Energy prices are often volatile, with large changes from year to year. These ups and downs in prices also affect home energy costs, but overall, costs have tended to rise in recent years. From 2010[3] to 2014 Ontarians experienced moderate increases in home energy costs relative to residents of other provinces (Figure 3). The average household in Ontario spent $295 more on home energy in 2014 than in 2010, an increase of 14%. However, since after-tax incomes also rose in this period, the share of after-tax income spent on home energy rose only slightly from 3.0% to 3.2%. The Atlantic provinces, except New Brunswick, saw the greatest increases in home energy costs, while Manitoba, Saskatchewan, and British Columbia saw smaller increases. Quebec and Alberta saw increases similar to those experienced in Ontario.

Figure 3: Change in Average Household Home Energy Cost, 2010-2014

For an accessible description of Figure 3 click here

Source: FAO analysis of data from the Statistics Canada Survey of Household Spending.

Key Messages

  • Ontario home energy costs are higher than in Quebec, Manitoba, and British Columbia, but lower than in Atlantic Canada and Alberta.
  • The share of after-tax income spent by Ontarians on home energy costs is similar to shares in Quebec and Manitoba, significantly less than in Atlantic Canada, but higher than in Alberta and British Columbia.
  • From 2010 to 2014, Ontarians experienced average increases in home energy costs relative to residents of other provinces.

Peter Harrison
Chief Financial Analyst
pharrison@fao-on.org

Financial Accountability Office of Ontario
2 Bloor Street West, Suite 900
Toronto, Ontario M4W 3E2

Media queries, contact: Kismet Baun, 416.254.9232 or email kbaun@fao-on.org

 

[1] Home energy cost is the cost of energy used in the home. This commentary does not address household energy costs incurred outside of the home, such as gasoline or diesel fuel for vehicles or energy costs incurred at secondary residences such as cottages.  Also excluded from this analysis, due to an absence of data, are home energy costs paid by property owners on behalf of tenants.

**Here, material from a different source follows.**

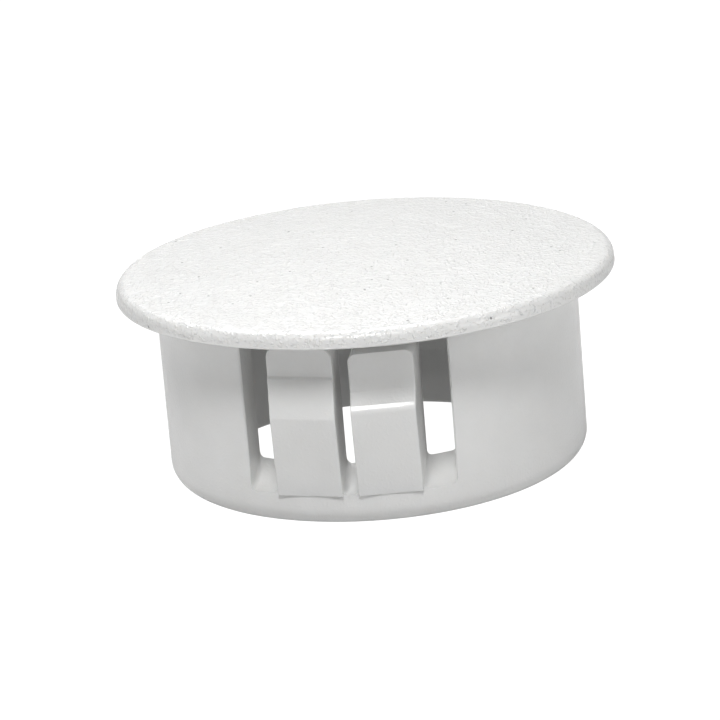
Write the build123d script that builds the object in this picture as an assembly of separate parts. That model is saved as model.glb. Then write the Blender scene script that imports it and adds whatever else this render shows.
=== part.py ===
"""Snap-in hole plug, moulded in one piece, for a 1 inch (25.4 mm) hole in sheet metal.

A thin, slightly domed head closes the hole. Under it stands a thick open barrel with two windows, one on
each side (-Y and +Y). Each window holds two snap fingers, rooted in the solid ring at the foot of the
barrel and free at the top: one catches thin panels close under the head, the other thick panels lower
down. The second window is the first one turned half a turn about the axis.

Frame: millimetres, +Z up, origin on the axis in the plane of the barrel's foot. The head is on top, so
the plug stands on its open end. The panel lies against the flat underside of the head, and every catch
is measured down from that seat.
"""
import os
from math import asin, degrees, radians, tan

from build123d import *

# The hole it fits, and the barrel that drops into it
panel_hole_diameter = 25.4
barrel_clearance = 0.2        # radial play between the barrel and the hole
wall_thickness = 2.3          # at the foot of the barrel
bore_draft = 0.4              # degrees, so that the core pulls out of the barrel
seat_height = 11.3            # foot of the barrel to the underside of the head
foot_round = 1.1              # lead-in round outside, at the foot
bore_mouth_bevel = 0.3
bore_corner_fill = 0.4        # slope between the bore and the head

# Head
head_diameter = 29.6
head_edge_thickness = 0.9
head_dome_rise = 0.5          # crown of the top above its edge
head_top_round = 0.6
head_under_bevel = 0.12

# Windows, cut by side cores that pull straight out along -Y and +Y
window_width = 12.0           # across the window, at the barrel's outside
window_draft = 5.0            # degrees, each flank closes in towards the bore
floor_depth = 9.4             # seat to the outer edge of the window floor
floor_rise = 1.15             # how far the scooped floor climbs towards the bore
root_round = 0.35             # along the foot of every flank

# Snap fingers: the same root and crest, two catches
finger_gap = 0.9              # slot between the two fingers of a window
finger_draft = 0.5            # degrees, each flank opens out towards the bore
root_stand_out = 0.05         # root of the face, outside the barrel's surface
snap_height = 0.55            # crest, outside the barrel's surface

thin_finger_width = 3.85
thin_top_gap = 0.6            # seat to the free end
thin_catch_depth = 2.33       # seat to the small ledge
thin_ledge = 0.17             # how far the ledge stands out from the neck
thin_crest_depth = 4.65
thin_crest_round = 0.6
thin_corner_round = 0.6

thick_finger_width = 3.65
thick_top_gap = 1.0
thick_catch_depth = 3.2       # seat to the foot of the sloping catch
thick_crest_depth = 4.25
thick_crest_round = 0.9
thick_corner_round = 0.45

window_relief = 0.1           # how far the side cores reach up into the underside of the head
overrun = 0.3                 # how far a cutting shape runs past the surface it cuts

barrel_radius = panel_hole_diameter / 2 - barrel_clearance
bore_radius = barrel_radius - wall_thickness
bore_top_radius = bore_radius - seat_height * tan(radians(bore_draft))
head_radius = head_diameter / 2
crest_radius = barrel_radius + snap_height
floor_height = seat_height - floor_depth


def rounded(profile, corner, radius):
    """Rounds the corner of a flat profile that lies nearest to the point given."""
    return fillet(profile.vertices().sort_by_distance(corner)[0], radius)


def turned(profile):
    """Revolves a half section about the axis. It is drawn with X as radius and Y as height."""
    return revolve(Plane.XZ * profile, Axis.Z)


def head():
    """The cover: a flat seat below, a rolled edge, and a top that is one shallow spherical crown."""
    edge_top = seat_height + head_edge_thickness
    crown = edge_top + head_dome_rise
    crown_radius = (head_radius**2 + head_dome_rise**2) / (2 * head_dome_rise)
    outline = Polyline(
        (0, crown), (0, seat_height), (head_radius - head_under_bevel, seat_height),
        (head_radius, seat_height + head_under_bevel), (head_radius, edge_top))
    profile = make_face(outline.edges() + RadiusArc((head_radius, edge_top), (0, crown), -crown_radius).edges())
    return turned(rounded(profile, (head_radius, edge_top), head_top_round))


def tube():
    """The barrel before its windows are cut: round outside at the foot, bevelled at both ends of the bore."""
    profile = make_face(Polyline(
        (bore_radius + bore_mouth_bevel, 0), (barrel_radius, 0), (barrel_radius, seat_height),
        (bore_top_radius - bore_corner_fill, seat_height), (bore_top_radius, seat_height - bore_corner_fill),
        (bore_radius, bore_mouth_bevel), (bore_radius + bore_mouth_bevel, 0)))
    return turned(rounded(profile, (barrel_radius, 0), foot_round))


def bore():
    """The space that the centre core leaves, which the backs of the fingers follow."""
    return Pos(0, 0, seat_height / 2) * Cone(bore_radius, bore_top_radius, seat_height)


def foot_ring():
    """What the side cores leave standing at the foot. Its top is level outside and climbs to the bore."""
    scoop_radius = (wall_thickness**2 + floor_rise**2) / (2 * floor_rise)
    inside = bore_radius / 3
    outside = crest_radius + wall_thickness
    top = floor_height + floor_rise + overrun
    block = make_face(Polyline((inside, 0), (outside, 0), (outside, top), (inside, top), (inside, 0)))
    return turned(block - Pos(barrel_radius, floor_height + scoop_radius) * Circle(scoop_radius))


def flank(across, out, lean):
    """One flank seen from above, as a line from outside the barrel to well inside the bore.

    It passes the point given by its distances across the window and out from the axis. The lean is how
    many degrees it turns to the right of the core's pull on its way in.
    """
    slope = tan(radians(lean))
    return [(across + (out - distance) * slope, -distance) for distance in (crest_radius + 1, bore_radius / 2)]


def strip(left, right):
    """The plan shape between two flanks."""
    return make_face(Polyline(*left, *reversed(right), left[0]))


def window_flanks():
    """The six flanks of a window from left to right: wall, thin finger, thick finger, wall."""
    half = window_width / 2
    wall = (barrel_radius**2 - half**2) ** 0.5
    inner = finger_gap / 2
    return [
        flank(-half, wall, window_draft),
        flank(-inner - thin_finger_width, barrel_radius, -finger_draft),
        flank(-inner, barrel_radius, finger_draft),
        flank(inner, barrel_radius, -finger_draft),
        flank(inner + thick_finger_width, barrel_radius, finger_draft),
        flank(half, wall, -window_draft)]


def window_plans():
    """The five strips of a window from left to right: slot, thin finger, slot, thick finger, slot."""
    flanks = window_flanks()
    return [strip(left, right) for left, right in zip(flanks, flanks[1:])]


def slot(plan):
    """The space beside a finger, from the scooped floor up to the head, with a round along each foot."""
    space = extrude(plan, seat_height) - foot_ring()
    feet = [edge for edge in space.edges().filter_by(GeomType.BSPLINE) if abs(edge.tangent_at(0.5).Y) > 0.5]
    return fillet(feet, root_round)


def thin_panel_section():
    """Half section of the finger for thin panels: a long ramp, a slow rise and one small square ledge."""
    catch = seat_height - thin_catch_depth
    free_end = seat_height - thin_top_gap
    crest = (crest_radius, seat_height - thin_crest_depth)
    outline = Polyline(
        (0, floor_height), (barrel_radius + root_stand_out, floor_height), crest,
        (barrel_radius + thin_ledge, catch), (barrel_radius, catch), (barrel_radius, free_end),
        (0, free_end), (0, floor_height))
    return rounded(make_face(outline), crest, thin_crest_round)


def thick_panel_section():
    """Half section of the finger for thick panels: the same ramp, then a steep sloping catch."""
    free_end = seat_height - thick_top_gap
    crest = (crest_radius, seat_height - thick_crest_depth)
    outline = Polyline(
        (0, floor_height), (barrel_radius + root_stand_out, floor_height), crest,
        (barrel_radius, seat_height - thick_catch_depth), (barrel_radius, free_end),
        (0, free_end), (0, floor_height))
    return rounded(make_face(outline), crest, thick_crest_round)


def finger(section, plan, free_end, corner_round):
    """A flat-faced finger: its section drawn out sideways, square to its own middle, between its flanks."""
    middle = plan.center().X
    turn = -90 + degrees(asin(middle / barrel_radius))
    bar = Rot(0, 0, turn) * extrude(Plane.XZ * section, window_width, both=True)
    block = (bar & extrude(plan, seat_height)) - bore()
    corners = [edge for edge in block.edges()
               if abs(edge.center().Z - free_end) < 0.001 and abs(edge.tangent_at(0.5).Y) > 0.9]
    return fillet(corners, corner_round)


def relief():
    """The shallow step that a side core leaves in the underside of the head, out to the panel's hole."""
    left, *_, right = window_flanks()
    blade = extrude(strip(left, right), window_relief)
    reach = Cylinder(panel_hole_diameter / 2, window_relief, align=(Align.CENTER, Align.CENTER, Align.MIN))
    core = Cylinder(bore_top_radius, window_relief, align=(Align.CENTER, Align.CENTER, Align.MIN))
    return Pos(0, 0, seat_height) * (blade & reach - core)


def hole_plug():
    """The whole moulding: the barrel with its windows and fingers, hung from the head's seat."""
    left_slot, thin_plan, middle_slot, thick_plan, right_slot = window_plans()
    slots = [slot(plan) for plan in (left_slot, middle_slot, right_slot)]
    beds = [Pos(0, 0, floor_height) * extrude(plan, floor_depth) for plan in (thin_plan, thick_plan)]
    fingers = [
        finger(thin_panel_section(), thin_plan, seat_height - thin_top_gap, thin_corner_round),
        finger(thick_panel_section(), thick_plan, seat_height - thick_top_gap, thick_corner_round)]
    barrel = tube()
    cover = head()
    for turn in (0, 180):
        barrel -= [Rot(0, 0, turn) * space for space in slots + beds]
        barrel += [Rot(0, 0, turn) * each for each in fingers]
        cover -= Rot(0, 0, turn) * relief()
    return barrel + cover


plug = hole_plug()
plug.label = "hole_plug"
os.makedirs("parts", exist_ok=True)
export_step(plug, "parts/hole_plug.step")
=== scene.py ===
"""Snap-in hole plug in natural nylon: a pebbled, slightly domed head over a thick open barrel, with two
windows that hold a thin-panel and a thick-panel snap finger each. Lengths are in millimetres while a
shape is worked out, and in metres once it is a mesh. The front window faces -Y."""

import bmesh
import bpy
import numpy as np
from mathutils import Matrix, Vector


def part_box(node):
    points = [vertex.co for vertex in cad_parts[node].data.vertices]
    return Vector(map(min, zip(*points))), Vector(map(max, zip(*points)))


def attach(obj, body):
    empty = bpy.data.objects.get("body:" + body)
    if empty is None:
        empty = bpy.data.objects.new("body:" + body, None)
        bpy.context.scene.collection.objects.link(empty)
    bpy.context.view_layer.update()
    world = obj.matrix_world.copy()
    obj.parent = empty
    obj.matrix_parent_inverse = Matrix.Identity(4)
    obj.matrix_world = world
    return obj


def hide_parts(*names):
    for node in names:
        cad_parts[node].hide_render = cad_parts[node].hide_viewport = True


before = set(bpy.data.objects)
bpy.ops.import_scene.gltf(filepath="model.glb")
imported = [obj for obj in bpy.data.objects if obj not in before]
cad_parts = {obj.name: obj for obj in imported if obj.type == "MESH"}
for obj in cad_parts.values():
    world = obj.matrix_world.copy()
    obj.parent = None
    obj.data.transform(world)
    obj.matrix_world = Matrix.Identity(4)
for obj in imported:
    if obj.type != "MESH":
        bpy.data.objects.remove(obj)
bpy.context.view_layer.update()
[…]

[2] After-tax income is estimated by the FAO as average household income before tax less average household personal income tax, both from the Statistics Canada Survey of Household Spending.

[3] Statistics Canada estimates of household energy spending for years before 2010 were produced using a different methodology. Therefore, Statistics Canada does not view estimates from before 2010 as comparable with estimates for 2010 and later years. 

Figure 1: Average Household Home Energy Cost, 2014 - This bar chart shows average household home energy cost in 2014 in all 10 provinces as follows: Newfoundland and Labrador $3,121; Prince Edward Island $3,553; Nova Scotia $2,903; New Brunswick $2,660; Quebec $1,894; Ontario $2,358; Manitoba $1,927; Saskatchewan $2,351; Alberta $2,540; British Columbia $1,708.

Figure 2: Average Household Home Energy Cost as a Share of Average After-Tax Income, 2014 - This bar chart shows average household home energy cost as a share of average after-tax income in 2014 in all 10 provinces as follows: Newfoundland and Labrador 4.5%; Prince Edward Island 5.8%; Nova Scotia 4.8%; New Brunswick 4.4%; Quebec 3.1%; Ontario 3.2%; Manitoba 2.9%; Saskatchewan 3.2%; Alberta 2.6%; British Columbia 2.4%.

Figure 3: Change in Average Household Home Energy Cost, 2010-2014 - This column and line chart shows the change in average household home energy costs in dollars and in percent from 2010 to 2014 in all 10 provinces as follows: Newfoundland and Labrador $550, 21%; Prince Edward Island $684, 24%; Nova Scotia $496, 21%; New Brunswick $172, 7%; Quebec $288, 18%; Ontario $295, 14%; Manitoba $178, 10%; Saskatchewan $36, 2%; Alberta $265, 12%; British Columbia $97, 6%.